- The Magic Bubble DVD cover
- Directed by: Alfredo Ringel Deborah Ringel
- Written by: Meridith Baer Geof Prysirr
- Produced by: Alfredo Ringel Deborah Ringel
- Starring: Diane Salinger Colleen Camp George Clooney
- Cinematography: Harry Mathias
- Edited by: Alan James Geik
- Music by: Jeff Lass
- Distributed by: Castle Hill Productions (theatrical) Monarch Video (home media)
- Release dates: July 1, 1992 (AFI Fest); March 26, 1993 (Limited theatrical);
- Running time: 92 minutes
- Country: United States
- Language: English

= Unbecoming Age =

1992 film by Alfredo Ringel and Deborah Ringel

Unbecoming Age, also known as The Magic Bubble, is a 1992 American comedy film directed by Alfredo Ringel and Deborah Ringel and starring George Clooney and Diane Salinger.
The film tells the story of woman who, for her 40th birthday, wishes to forget how old she is. A bottle of magic bubbles makes her wish come true, instantly transforming Julia into an ageless and happy woman.

==Cast==
- Diane Salinger — Julia
- John Calvin — Charles
- Colleen Camp — Deborah
- Priscilla Pointer — Grandma
- George Clooney — Mac
- Shera Danese — Letty
- Nicholas Guest — Dooley
- Don Diamont — Alfredo

==Critical reception==
On her The Movie Archive Review website, Marjorie Johns awarded the film a score of six out of ten, stating that the film's "fantasy elements work well" and concluding that "it's a sweet natured, unpretentious little movie and not Scorsese".

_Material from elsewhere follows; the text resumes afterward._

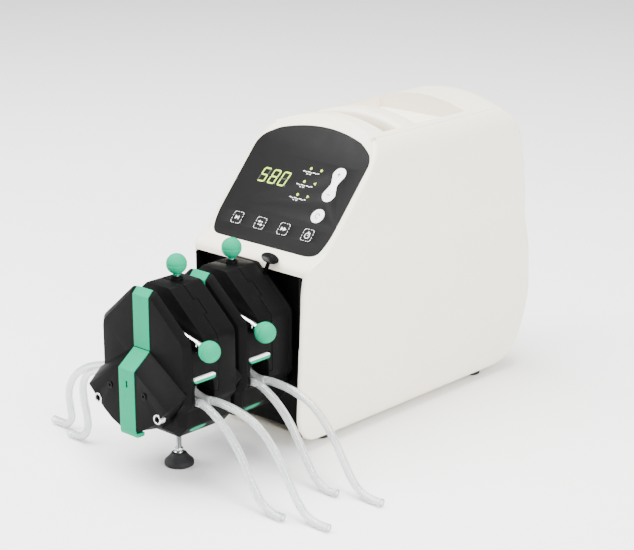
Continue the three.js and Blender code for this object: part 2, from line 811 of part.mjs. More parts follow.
const jawSolid = () => {
  const ring = headRing(0);
  const upper = box(-far, far, -far, far, jawBottom, far);
  let jaw = prism(ring, 1, coverThick + gap, seamY - gap / 2).intersect(upper);
  const tab = prism(ring, 1, seamY - 1, seamY + tabDeep)
    .intersect(box(tabX - tabHalf + gap, tabX + tabHalf - gap, -far, far, tabZ + gap, far));
  jaw = jaw.add(tab);
  const floor = pivotZ - camHigh - camClear;
  const slot = prism(
    [[-far, floor - 8], [-60, floor - 8], [-16, floor], [16, floor], [60, floor - 8],
      [far, floor - 8], [far, far], [-far, far]],
    1, 0, slotRear,
  );
  jaw = jaw.subtract(slot);
  jaw = jaw.subtract(bar(1, 0, 0, trackR, 0, seamY, 36));
  jaw = jaw.subtract(box(-trackR, trackR, 0, seamY, -far, 0));
  for (const side of [-1, 1]) {
    const [x0, x1] = side < 0 ? [-far, -20] : [20, far];
    const opening = rounded([
      [windowFront, windowTop],
      [windowRear, windowTop],
      [windowRear, -30],
      [windowFront, -30],
    ], [4, 4, 0, 0], 2);
    jaw = jaw.subtract(prism(opening, 0, x0, x1));
  }
  return jaw.subtract(box(
    headHalf - buttonPocketDepth, far,
    buttonY - buttonLength / 2 - gap, buttonY + buttonLength / 2 + gap,
    buttonZ - buttonHeight / 2 - gap, buttonZ + buttonHeight / 2 + gap,
  ));
};

const rotorSolid = () => {
  const cheekR = orbit + rollerR - 1;
  const cheek = 3;
  const back = rollerFront + rollerLength;
  let rotor = bar(1, 0, 0, shaftR, -shaftNose, headPitch - shaftNose - gap, 12);
  rotor = rotor.add(bar(1, 0, 0, 10, rollerFront - 1, back + 1, 16));
  rotor = rotor.add(bar(1, 0, 0, cheekR, rollerFront - gap - cheek, rollerFront - gap, 24));
  rotor = rotor.add(bar(1, 0, 0, cheekR, back + gap, back + gap + cheek, 24));
  for (let i = 0; i < rollerCount; i += 1) {
    const a = Math.PI / 2 + (i * 2 * Math.PI) / rollerCount;
    const pin = bar(1, orbit * Math.cos(a), orbit * Math.sin(a), 2, rollerFront - 1, back + 1, 10);
    rotor = rotor.add(pin);
  }
  return rotor;
};
const rollerSolid = (a) => {
  const x = orbit * Math.cos(a);
  const z = orbit * Math.sin(a);
  const back = rollerFront + rollerLength;
  return bar(1, x, z, rollerR, rollerFront, back, 20).subtract(bar(1, x, z, 2.3, 0, far, 10));
};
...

Film critic Todd McCarthy of Variety based his negative review of the film on the fact that "the fantasy element...is exasperatingly tame", claiming that the screenwriters "have kept their imaginations too inhibited and domesticated where greater flights of fancy would have been welcome". McCarthy did agree that his "sympathy goes out to Salinger" for her ability to "remain somewhat likable" and that a "number of talented thesps brighten up the supporting cast" even though "few will count this among their more stellar credits".

Critic Peter Rainer of Los Angeles Times summarized his opinion with the opening sentence of his review titled "Magic Bubbles Can't Help Un-Becoming". He stated: "The comic premise of Un-Becoming Age...doesn't make a whit of sense".